◆ **STATED TASK**
Please give the data below again in full, exactly as it stands.

◆ **RAW DATA**
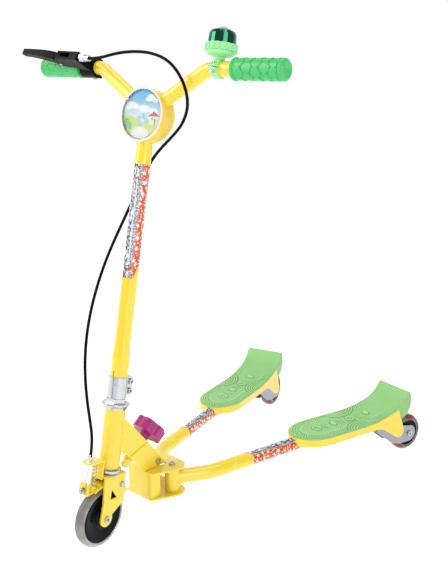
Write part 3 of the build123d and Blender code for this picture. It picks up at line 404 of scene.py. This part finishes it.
def decal(mat, around, along, start, end, band, seed, dab, start_edge=(3.0, 16.0, 20.0),
          end_edge=(0.0, 1.0, 0.0)):
    """A printed wrap between start and end: bare foil with dark dabs round dab, then a mosaic, then
    orange with white stars past band. An edge is where it slopes from, where to, and by how much.
    Gives its colour, and where it lies."""
    vector = mat.join(around, along, 0.0)
    ragged = mat.noise(0.20, 2.0, vector) * 5.0 - 2.5
    fine = mat.noise(0.45, 2.0, vector, 0.6)
    coarse = mat.noise(0.085, 1.0, vector)
    ends = (along > start + 0.86 * (end - start)).max(along < start + 0.20 * (end - start))
    orange = ((around + ragged) > band).max((coarse > 0.57) * ends)
    stars = star_mask(mat, vector, 0.082, 4.6, seed).max(star_mask(mat, vector, 0.14, 2.0, seed + 5))
    from_seam = (around + ragged - band + 2.4).abs()
    mosaic = (fine > 0.49) * (from_seam < 2.6)
    pale = (fine > 0.60) * (from_seam < 3.4)
    long_marks = mat.join(around * 0.9, along * 0.42 + around * 0.3, 3.0)
    dabs = (mat.noise(0.42, 2.0, long_marks, 0.6) > 0.485) * ((around - dab).abs() < 4.6)
    foil = mat.mix(fine, (0.60, 0.62, 0.65), (0.88, 0.88, 0.90))
    colour = mat.mix(orange, foil, (0.66, 0.085, 0.0))
    colour = mat.mix((stars * orange).min(1.0), colour, (0.90, 0.90, 0.90))
    colour = mat.mix(mosaic.min(1.0), colour, (0.16, 0.24, 0.30))
    colour = mat.mix((pale * mosaic.inverted()).min(1.0), colour, (0.60, 0.70, 0.76))
    colour = mat.mix(dabs.min(1.0), colour, (0.03, 0.035, 0.05))
    low, high, rise = start_edge
    first = mat.smooth(around, low, high) * rise + start
    low, high, drop = end_edge
    last = mat.smooth(around, low, high) * (-drop) + end
    inside = (along > first) * (along < last)
    return colour, inside


# ---------------------------------------------------------------- mesh helpers

def new_object(name, verts, faces, mat, values=None):
    """A smooth mesh. values, one for each of its points, are kept on it as the attribute relief."""
    mesh = bpy.data.meshes.new(name)
    mesh.from_pydata([tuple(v) for v in verts], [], faces)
    mesh.validate()
    if values:
        layer = mesh.attributes.new("relief", "FLOAT", "POINT")
        layer.data.foreach_set("value", values + [0.0] * (len(mesh.vertices) - len(values)))
    obj = bpy.data.objects.new(name, mesh)
    link(obj)
    mesh.materials.append(mat.mat)
    bm = bmesh.new()
    bm.from_mesh(mesh)
    bmesh.ops.remove_doubles(bm, verts=bm.verts, dist=1e-6)
    bmesh.ops.recalc_face_normals(bm, faces=bm.faces)
    bm.to_mesh(mesh)
    bm.free()
    for polygon in mesh.polygons:
        polygon.use_smooth = True
    return obj


def dress(node, mat):
    """Gives a CAD node a material."""
    obj = NODES[node]
    obj.data.materials.clear()
    obj.data.materials.append(mat.mat)


def step(x, low, high):
    """Rises smoothly from 0 at low to 1 at high."""
    t = min(1.0, max(0.0, (x - low) / (high - low)))
    return t * t * (3 - 2 * t)


# ---------------------------------------------------------------- materials

def make_materials():
    m = {}
    m["yellow"] = enamel("yellow_enamel", YELLOW)
    m["shell"] = enamel("yellow_shell", (0.86, 0.60, 0.07), rough=0.30, coat=0.2)
    m["chrome"] = plated("bright_plate", (0.56, 0.58, 0.61), 0.12)
    m["zinc"] = plated("zinc_plate", (0.52, 0.53, 0.55), 0.22)
    m["silver"] = plated("silver_enamel", (0.36, 0.37, 0.40), 0.30)
    m["magenta"] = moulded("magenta_moulding", (0.40, 0.018, 0.185), 0.36, 0.04)
    m["grip"] = moulded("grip_rubber", (0.05, 0.50, 0.13), 0.36, 0.05)
    m["mint"] = moulded("mint_moulding", (0.33, 0.80, 0.35), 0.35, 0.03)
    m["dome"] = plated("dark_green_dome", (0.035, 0.17, 0.095), 0.05)
    m["black"] = moulded("black_moulding", (0.004, 0.004, 0.005), 0.34, 0.01, spec=0.3, IOR=1.2)
    m["casing"] = moulded("cable_casing", (0.003, 0.003, 0.004), 0.30, 0.01, spec=0.3, IOR=1.2)
    m["core"] = moulded("wheel_core", (0.004, 0.005, 0.008), 0.12, 0.01, spec=0.3, IOR=1.25)
    m["brake_rubber"] = moulded("brake_rubber", (0.02, 0.02, 0.02), 0.7, 0.1)
    return m


NODES_OF = {
    "yellow": ("yoke", "head_tube", "gusset", "fold_bracket", "knob_lug", "fork", "bar_arm_left",
               "bar_arm_right", "brake_bracket", "brake_arm", "deck_left", "deck_right"),
    "shell": ("picture_housing",),
    "chrome": ("headset_cups", "headset_cones", "clamp_collar", "cover_clips", "cable_adjuster",
               "cable_fittings", "brake_spring", "brake_wire"),
    "zinc": ("fold_pivot_bolt", "leg_pivot_bolts", "clamp_bolts", "bar_screws", "brake_pivot_bolt",
             "front_axle_bolt", "pinch_bolt", "rear_axle_bolt_left", "rear_axle_bolt_right", "knob_stud",
             "front_bearings"),
    "silver": ("caster_fork_left", "caster_fork_right", "caster_mount_left", "caster_mount_right"),
    "magenta": ("knob",),
    "mint": ("bell_base", "bell_ring", "bell_cap"),
    "dome": ("bell_dome",),
    "black": ("lever_housing", "brake_lever"),
    "core": ("front_wheel_core", "rear_wheel_core_left", "rear_wheel_core_right"),
    "brake_rubber": ("brake_pad",),
}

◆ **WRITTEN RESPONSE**
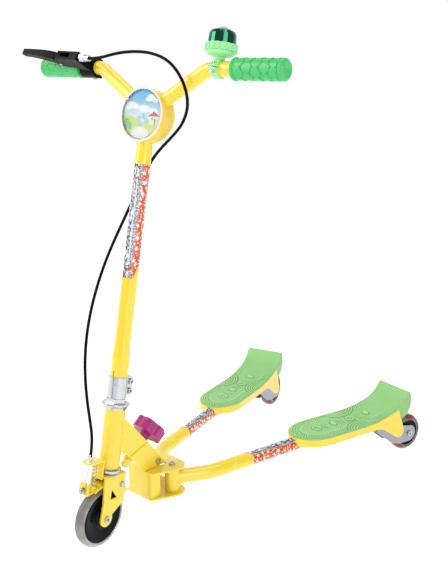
Write part 3 of the build123d and Blender code for this picture. It picks up at line 404 of scene.py. This part finishes it.
def decal(mat, around, along, start, end, band, seed, dab, start_edge=(3.0, 16.0, 20.0),
          end_edge=(0.0, 1.0, 0.0)):
    """A printed wrap between start and end: bare foil with dark dabs round dab, then a mosaic, then
    orange with white stars past band. An edge is where it slopes from, where to, and by how much.
    Gives its colour, and where it lies."""
    vector = mat.join(around, along, 0.0)
    ragged = mat.noise(0.20, 2.0, vector) * 5.0 - 2.5
    fine = mat.noise(0.45, 2.0, vector, 0.6)
    coarse = mat.noise(0.085, 1.0, vector)
    ends = (along > start + 0.86 * (end - start)).max(along < start + 0.20 * (end - start))
    orange = ((around + ragged) > band).max((coarse > 0.57) * ends)
    stars = star_mask(mat, vector, 0.082, 4.6, seed).max(star_mask(mat, vector, 0.14, 2.0, seed + 5))
    from_seam = (around + ragged - band + 2.4).abs()
    mosaic = (fine > 0.49) * (from_seam < 2.6)
    pale = (fine > 0.60) * (from_seam < 3.4)
    long_marks = mat.join(around * 0.9, along * 0.42 + around * 0.3, 3.0)
    dabs = (mat.noise(0.42, 2.0, long_marks, 0.6) > 0.485) * ((around - dab).abs() < 4.6)
    foil = mat.mix(fine, (0.60, 0.62, 0.65), (0.88, 0.88, 0.90))
    colour = mat.mix(orange, foil, (0.66, 0.085, 0.0))
    colour = mat.mix((stars * orange).min(1.0), colour, (0.90, 0.90, 0.90))
    colour = mat.mix(mosaic.min(1.0), colour, (0.16, 0.24, 0.30))
    colour = mat.mix((pale * mosaic.inverted()).min(1.0), colour, (0.60, 0.70, 0.76))
    colour = mat.mix(dabs.min(1.0), colour, (0.03, 0.035, 0.05))
    low, high, rise = start_edge
    first = mat.smooth(around, low, high) * rise + start
    low, high, drop = end_edge
    last = mat.smooth(around, low, high) * (-drop) + end
    inside = (along > first) * (along < last)
    return colour, inside


# ---------------------------------------------------------------- mesh helpers

def new_object(name, verts, faces, mat, values=None):
    """A smooth mesh. values, one for each of its points, are kept on it as the attribute relief."""
    mesh = bpy.data.meshes.new(name)
    mesh.from_pydata([tuple(v) for v in verts], [], faces)
    mesh.validate()
    if values:
        layer = mesh.attributes.new("relief", "FLOAT", "POINT")
        layer.data.foreach_set("value", values + [0.0] * (len(mesh.vertices) - len(values)))
    obj = bpy.data.objects.new(name, mesh)
    link(obj)
    mesh.materials.append(mat.mat)
    bm = bmesh.new()
    bm.from_mesh(mesh)
    bmesh.ops.remove_doubles(bm, verts=bm.verts, dist=1e-6)
    bmesh.ops.recalc_face_normals(bm, faces=bm.faces)
    bm.to_mesh(mesh)
    bm.free()
    for polygon in mesh.polygons:
        polygon.use_smooth = True
    return obj


def dress(node, mat):
    """Gives a CAD node a material."""
    obj = NODES[node]
    obj.data.materials.clear()
    obj.data.materials.append(mat.mat)


def step(x, low, high):
    """Rises smoothly from 0 at low to 1 at high."""
    t = min(1.0, max(0.0, (x - low) / (high - low)))
    return t * t * (3 - 2 * t)


# ---------------------------------------------------------------- materials

def make_materials():
    m = {}
    m["yellow"] = enamel("yellow_enamel", YELLOW)
    m["shell"] = enamel("yellow_shell", (0.86, 0.60, 0.07), rough=0.30, coat=0.2)
    m["chrome"] = plated("bright_plate", (0.56, 0.58, 0.61), 0.12)
    m["zinc"] = plated("zinc_plate", (0.52, 0.53, 0.55), 0.22)
    m["silver"] = plated("silver_enamel", (0.36, 0.37, 0.40), 0.30)
    m["magenta"] = moulded("magenta_moulding", (0.40, 0.018, 0.185), 0.36, 0.04)
    m["grip"] = moulded("grip_rubber", (0.05, 0.50, 0.13), 0.36, 0.05)
    m["mint"] = moulded("mint_moulding", (0.33, 0.80, 0.35), 0.35, 0.03)
    m["dome"] = plated("dark_green_dome", (0.035, 0.17, 0.095), 0.05)
    m["black"] = moulded("black_moulding", (0.004, 0.004, 0.005), 0.34, 0.01, spec=0.3, IOR=1.2)
    m["casing"] = moulded("cable_casing", (0.003, 0.003, 0.004), 0.30, 0.01, spec=0.3, IOR=1.2)
    m["core"] = moulded("wheel_core", (0.004, 0.005, 0.008), 0.12, 0.01, spec=0.3, IOR=1.25)
    m["brake_rubber"] = moulded("brake_rubber", (0.02, 0.02, 0.02), 0.7, 0.1)
    return m


NODES_OF = {
    "yellow": ("yoke", "head_tube", "gusset", "fold_bracket", "knob_lug", "fork", "bar_arm_left",
               "bar_arm_right", "brake_bracket", "brake_arm", "deck_left", "deck_right"),
    "shell": ("picture_housing",),
    "chrome": ("headset_cups", "headset_cones", "clamp_collar", "cover_clips", "cable_adjuster",
               "cable_fittings", "brake_spring", "brake_wire"),
    "zinc": ("fold_pivot_bolt", "leg_pivot_bolts", "clamp_bolts", "bar_screws", "brake_pivot_bolt",
             "front_axle_bolt", "pinch_bolt", "rear_axle_bolt_left", "rear_axle_bolt_right", "knob_stud",
             "front_bearings"),
    "silver": ("caster_fork_left", "caster_fork_right", "caster_mount_left", "caster_mount_right"),
    "magenta": ("knob",),
    "mint": ("bell_base", "bell_ring", "bell_cap"),
    "dome": ("bell_dome",),
    "black": ("lever_housing", "brake_lever"),
    "core": ("front_wheel_core", "rear_wheel_core_left", "rear_wheel_core_right"),
    "brake_rubber": ("brake_pad",),
}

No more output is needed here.